Tonight, in addition to the usual philosophizing, I've included a photo essay with captions for your enjoyment. If I can't be somewhere myself, I'm a contented "armchair traveler." I sometimes feel like Macon, the travel writer in Anne Tyler's 1985 novel, The Accidental Tourist, who preferred the comfort, order and routine of his own home while writing travel guides from the safe sanctum of his study–and whose sister liked to alphabetize her spices and canned goods in her kitchen. I can somewhat relate to both of them:
“As much as (Macon) hated the travel—he loved the writing—the virtuous delights of organizing a disorganized country, stripping away the inessential and the second-rate, classifying all that remained in neat, terse paragraphs..."I don't hate to travel or to visit in the world, whether near or far, but sometimes I dislike it. I have to be in the mood to leave my home, my nest, my familiar. I believe many women can understand that feeling. However, I so enjoy writing about the world around me from this new place where I am now–"organizing a disorganized" layering of thought–here at this point of midlife, betwixt and between my former home and settling into the new, where I am both comfortable and on a new cusp of something exciting and also something so comfortably ordinary. I'm not certain what, but I'm enjoying the journey just as I'm planning on "travel(ing) through (my) rooms setting up new systems."

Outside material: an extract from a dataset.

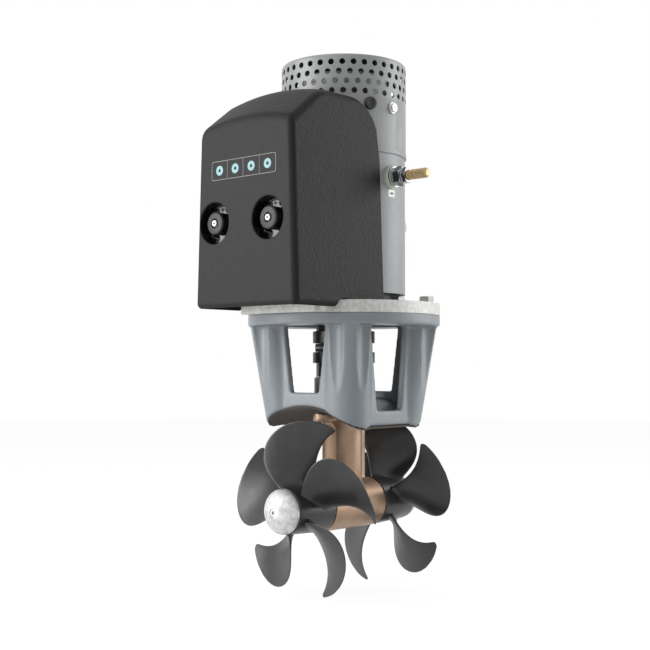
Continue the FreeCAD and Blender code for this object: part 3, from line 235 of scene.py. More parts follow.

"Maybe he couldn't get his guidebook organized, but organizing the household was another matter entirely. There was something fulfilling about that, something consoling–or more than consoling, it gave him the sense of warding off a danger. Over the next week or so, he traveled through the rooms setting up new systems. He radically rearranged all the kitchen cupboards, tossing out the little bits of things in sticky, dusty bottles that Sarah hadn't opened in years."–Anne Tyler, The Accidental Tourist
Aunt Cynthia and I started our late afternoon journey on an infrequent drive down to our creek farm and over to the next ridge. It's a short cut, but steep and treacherous at times so it is "weather-depending." I saw a heron (Great Blue? I'm not certain as he was rather gray) and was able to get within fifteen feet of him by walking quietly. He didn't seem to be bothered that I was taking a lot of photographs, either. We finally left him alone to fish and went along our way.

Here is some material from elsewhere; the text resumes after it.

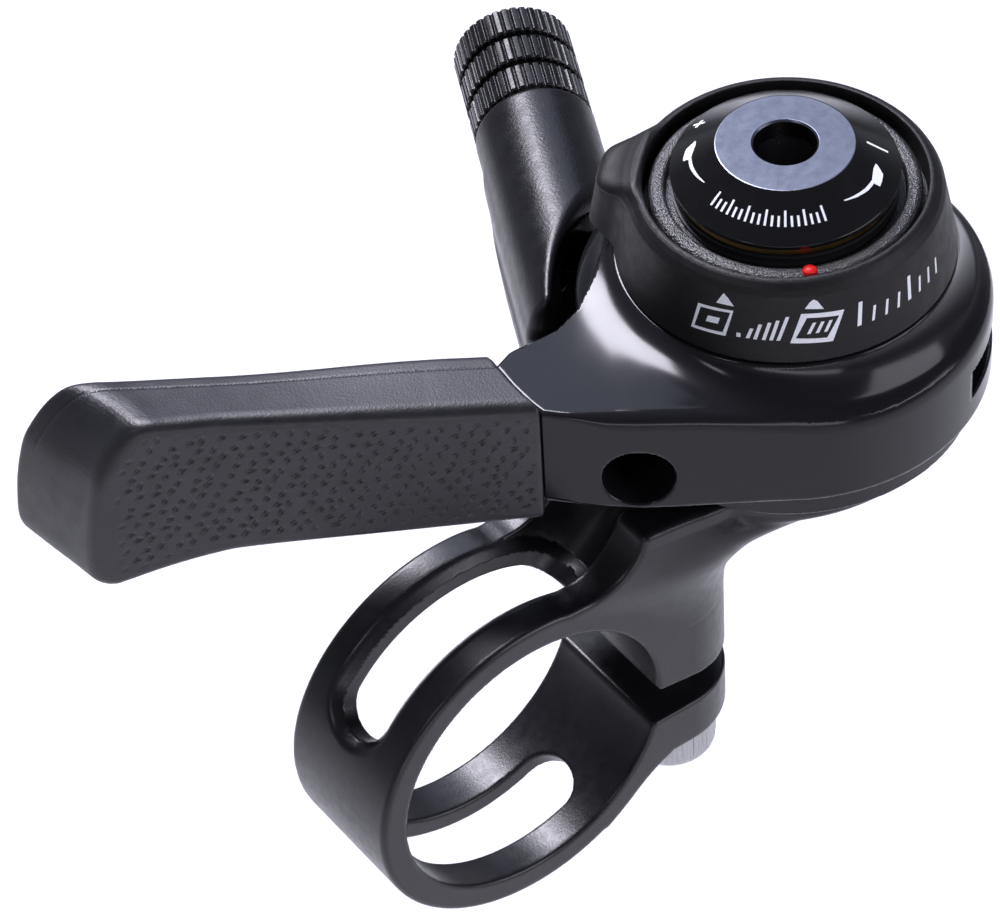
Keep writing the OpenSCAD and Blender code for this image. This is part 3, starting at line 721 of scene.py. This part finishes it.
class Marks:
    """patches collected on one surface. Facing is 1 where its two directions turn outwards, else -1"""

    def __init__(self, surface, facing):
        self.surface, self.facing = surface, facing
        self.verts, self.quads, self.count = [], [], 0

    def patch(self, a, b, c, d, n=8, m=2):
        """a patch between four corners in turn, each (angle, height or radius), with n by m quads"""
        t, u = np.meshgrid(np.linspace(0, 1, n + 1), np.linspace(0, 1, m + 1), indexing="ij")
        t, u = t[..., None], u[..., None]
        a, b, c, d = (np.array(q, float) for q in (a, b, c, d))
        p = (1 - u) * ((1 - t) * a + t * b) + u * ((1 - t) * d + t * c)
        skins = [self.surface(p[..., 0], p[..., 1], lift).reshape(-1, 3) for lift in MARK_LIFTS]
        if np.cross(b - a, d - a) * self.facing < 0:
            skins.reverse()
        size = (n + 1) * (m + 1)
        grid = np.arange(size).reshape(n + 1, m + 1) + self.count
        front = np.stack([grid[:-1, :-1], grid[1:, :-1], grid[1:, 1:], grid[:-1, 1:]], -1).reshape(-1, 4)
        rim = np.concatenate([grid[:, 0], grid[-1, 1:], grid[-2::-1, -1], grid[0, -2:0:-1]])
        after = np.roll(rim, -1)
        sides = np.stack([rim, rim + size, after + size, after], -1)
        self.quads += [front, front[:, ::-1] + size, sides]
        self.verts += skins
        self.count += 2 * size

    def outline(self, corners, width):
        """a frame of four bars inside a quadrilateral"""
        outer = np.array(corners, float)
        inwards = outer.mean(0) - outer
        inner = outer + width * inwards / np.abs(inwards)
        for i in range(4):
            j = (i + 1) % 4
            self.patch(outer[i], outer[j], inner[j], inner[i])

    def bar(self, start, end, half):
        """a stroke between two points, half its width as an (angle, height) step"""
        start, end, half = (np.array(q, float) for q in (start, end, half))
        self.patch(start - half, end - half, end + half, start + half, 4)

    def build(self, name):
        return make_mesh(name, np.concatenate(self.verts), np.concatenate(self.quads))


def add_framed_symbols(marks):
    """two framed fields with a triangle over each, and rising bars between them"""
    marks.patch((206.65, 34.34), (213.3, 34.4), (209.5, 35.3), (209.3, 35.3))
    marks.outline([(199.85, 33.8), (213.2, 34.05), (210.9, 31.9), (198.1, 31.7)], (1.1, 0.22))
    marks.patch((203.4, 32.6), (207.9, 32.7), (208.5, 33.2), (204.0, 33.1))
    marks.patch((214.7, 32.06), (216.1, 32.06), (216.1, 32.38), (214.7, 32.38))
    rising = (
        ((218.55, 32.08), (219.9, 32.9)), ((221.1, 32.07), (222.8, 33.3)), ((224.0, 32.09), (226.0, 33.5)),
        ((226.5, 32.1), (228.8, 33.7)), ((228.9, 32.1), (232.1, 34.0)),
    )
    for foot, tip in rising:
        marks.bar(foot, tip, (0.62, 0.0))
    marks.patch((238.1, 34.58), (244.75, 34.4), (241.5, 35.44), (241.3, 35.44))
    marks.outline([(236.8, 34.2), (252.0, 34.0), (247.3, 31.7), (232.9, 31.9)], (1.9, 0.36))
    for i in range(3):
        marks.bar((239.2 + 2.9 * i, 32.55), (241.3 + 2.9 * i, 33.4), (0.6, 0.0))


def add_ring_scale(marks):
    """eight leaning strokes, every fourth longer"""
    for i in range(8):
        tip_z, half = (34.2, 0.75) if i % 4 == 0 else (33.5, 0.5)
        marks.bar((257.0 + 5.3 * i, 32.35), (258.2 + 5.3 * i, tip_z), (half, 0.0))


def add_plus_and_minus(marks):
    """a plus from a bar and a patch across it, and a minus"""
    marks.bar((106.4, 6.95), (113.6, 6.95), (0.0, 0.11))
    marks.patch((109.1, 6.5), (110.9, 6.5), (110.9, 7.4), (109.1, 7.4))
    marks.patch((326.4, 5.6), (328.2, 5.6), (328.0, 7.05), (326.6, 7.05))


def add_arrows(marks):
    """two curved arrows, each from its tip: (degrees round from the tip, inner radius, outer radius)"""
    rows = [
        (0, 6.25, 6.35), (4, 6.2, 6.85), (9, 6.3, 6.95), (13, 6.42, 7.0), (14.5, 6.42, 6.62),
        (22, 6.4, 6.6), (31, 6.3, 6.45), (40, 6.18, 6.24),
    ]
    for turn, tip in ((1, 129.3), (-1, 311.3)):
        for (a0, in0, out0), (a1, in1, out1) in zip(rows, rows[1:]):
            start, end = tip + turn * a0, tip + turn * a1
            marks.patch((start, in0), (end, in1), (end, out1), (start, out0), 4)


def add_dial_scale(marks):
    """nineteen strokes, every third longer"""
    for i in range(19):
        angle = 184 + 3.95 * i
        inner = 5.95 if i % 3 == 0 else 6.25
        foot = (angle - 0.75, inner), (angle + 0.75, inner)
        head = (angle + 0.7, 6.85), (angle - 0.7, 6.85)
        marks.patch(*foot, *head, 3)


marks = Marks(on_ring, 1)
add_framed_symbols(marks)
add_ring_scale(marks)
ring_marks = marks.build("ring_marks")
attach(ring_marks, "mode_selector")

marks = Marks(on_dial, -1)
add_plus_and_minus(marks)
add_arrows(marks)
add_dial_scale(marks)
dial_marks = marks.build("dial_marks")
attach(dial_marks, "dial")


# ---- red marker ----
MARKER_R, MARKER_ANGLE = 8.92, math.radians(242)
MARKER = (HEAD_X + MARKER_R * math.cos(MARKER_ANGLE), MARKER_R * math.sin(MARKER_ANGLE), 0)
marker = turned("marker_shell", [
    (0.02, 35.6, 0.005), (0.56, 35.6, 0.02), (0.56, 35.85, 0.05), (0.46, 36.08, 0.15),
    (0.22, 36.2, 0.15), (0.02, 36.22, 0.005),
], MARKER, UP, segments=48, steps=4)
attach(marker, "base")
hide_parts("marker_dot")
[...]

Baldock Chapel, constructed in 1895 in Casey County, has seen better days. It hasn't been used as a sanctuary for many years and, until recently, much of its contents remained inside, as if the "Rapture" had come and taken everyone away during a Sunday morning service. Now the only ones who worship there are the pigeons in the belfry.
Two rabbits were playing together in a ditch and paused long enough to let me take their photos from my car window.
This big old Brahma bull had enough posing for one sitting. He is standing in front of Green River Knob that straddles Casey and Pulaski Counties and is the tallest point in Kentucky west of the higher Appalachians in the eastern part of the state. And yes, just like Babe the Blue Ox, he is bigger than Green River Knob!
We stopped at Middleburg Dairy Freeze for supper and then Aunt Cynthia had a butterscotch sundae. While there, by chance, we met up with a new friend (and "In the Pantry" reader) and her husband. We both discovered Shelley's Middleburg Dairy Freeze, and her delicious "Middleburgers," on our friend Teresa's blog. A few weeks ago, Teresa wrote about the place in such glowing terms that I surprised my husband and boys with supper out on the very day she wrote it (July 3).
Summer fun and smiles all around at our first visit to the Middleburg Dairy Freeze on July 3: excellent cheeseburgers, onion rings, French fries, soft serve ice cream, even corn dogs and real old-fashioned lemonade. Who needs the fair?
We had just been saying that we missed a good place to get burgers and soft serve ice cream when Teresa blogged about it. "Ask and ye shall receive..." Sometimes, yes, it's that simple, isn't it?
A rare photo with my boys as I'm usually the family photographer.
Heirloom tomatoes on an Old Order Mennonite porch in Casey County–I stopped to get some goat milk on our way home and they offered some to me along with a large, ripe canteloupe. Just before that, I dropped some tomato plants, a New Hampshire rhubarb root, and some Kentucky strawberry plants from our garden at my friend Teresa's house. In September, I'll hopefully have tomatoes like these!
Warning! I break for root cellars...more on these very soon. I've had a blog rooting around in here for a while now...and on that note, I bid you goodnight!
3 comments:
Great pictures. Love the one of the old Chapel, always so sad to see these go to ruin. Would love to see a replay of the people going in and out of there when it was first built.
Also a nice picture of you and the boys.
Nancy Jo
I'm new to your blog and just love it. I, too, love a country road trip -- something about the road less traveled speaks to me. Great pictures, beautiful children, and exciting things to see around each bend in the road. I'll look forward to visiting more often. Thanks for speaking and showing what is truly important in our world. Bless You, Deanna
Welcome Deanna and thank you for kind words. Also, Nancy for yours!
One day before too long I will post a blog entry just on Baldock Church. It is haunting in its beauty and soon it will be gone as it collapses back into the land, as so many buildings seem to do here. I find them to be like rural ruins and there is a beauty in that, but also a sorrow.